Niger, which has sent its transitional prime minister, and Guinea-Bissau, which is represented by its transitional president, were being allowed to attend ``in the African spirit,'' he added, confirming that some leaders had questioned their presence .

Daggash said that future coup leaders would be shunned. ''There will be no dealing with them, there will be diplomatic isolation as well. There are sanctions that can be put on them as well,'' he added. The OAU took a similar decision in 1997.

Earlier, U.N. refugee chief Sadako Ogata expressed concern about the plight of civilians caught up in the war between Eritrea and Ethiopia, which has driven an estimated 600,000 people from their homes.

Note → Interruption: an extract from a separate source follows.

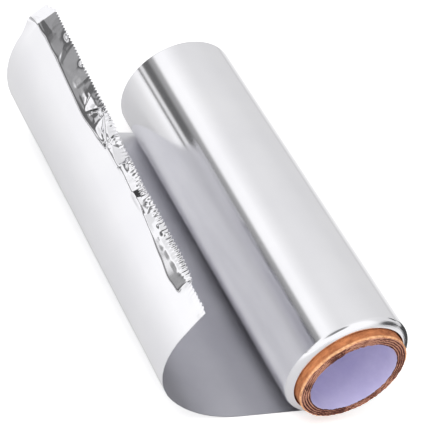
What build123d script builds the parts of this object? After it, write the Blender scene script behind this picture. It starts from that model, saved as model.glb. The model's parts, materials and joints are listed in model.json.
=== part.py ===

``There are no solutions. I'm very concerned about the situation of the war there. We are very worried about it,'' she said.

The president of Eritrea and the powerful prime minister of Ethiopia, former allies whose countries have been at war since May 1998, were both at the summit.

Efforts by Gaddafi to bring the two men together for talks in his capital Tripoli on the eve of the summit failed.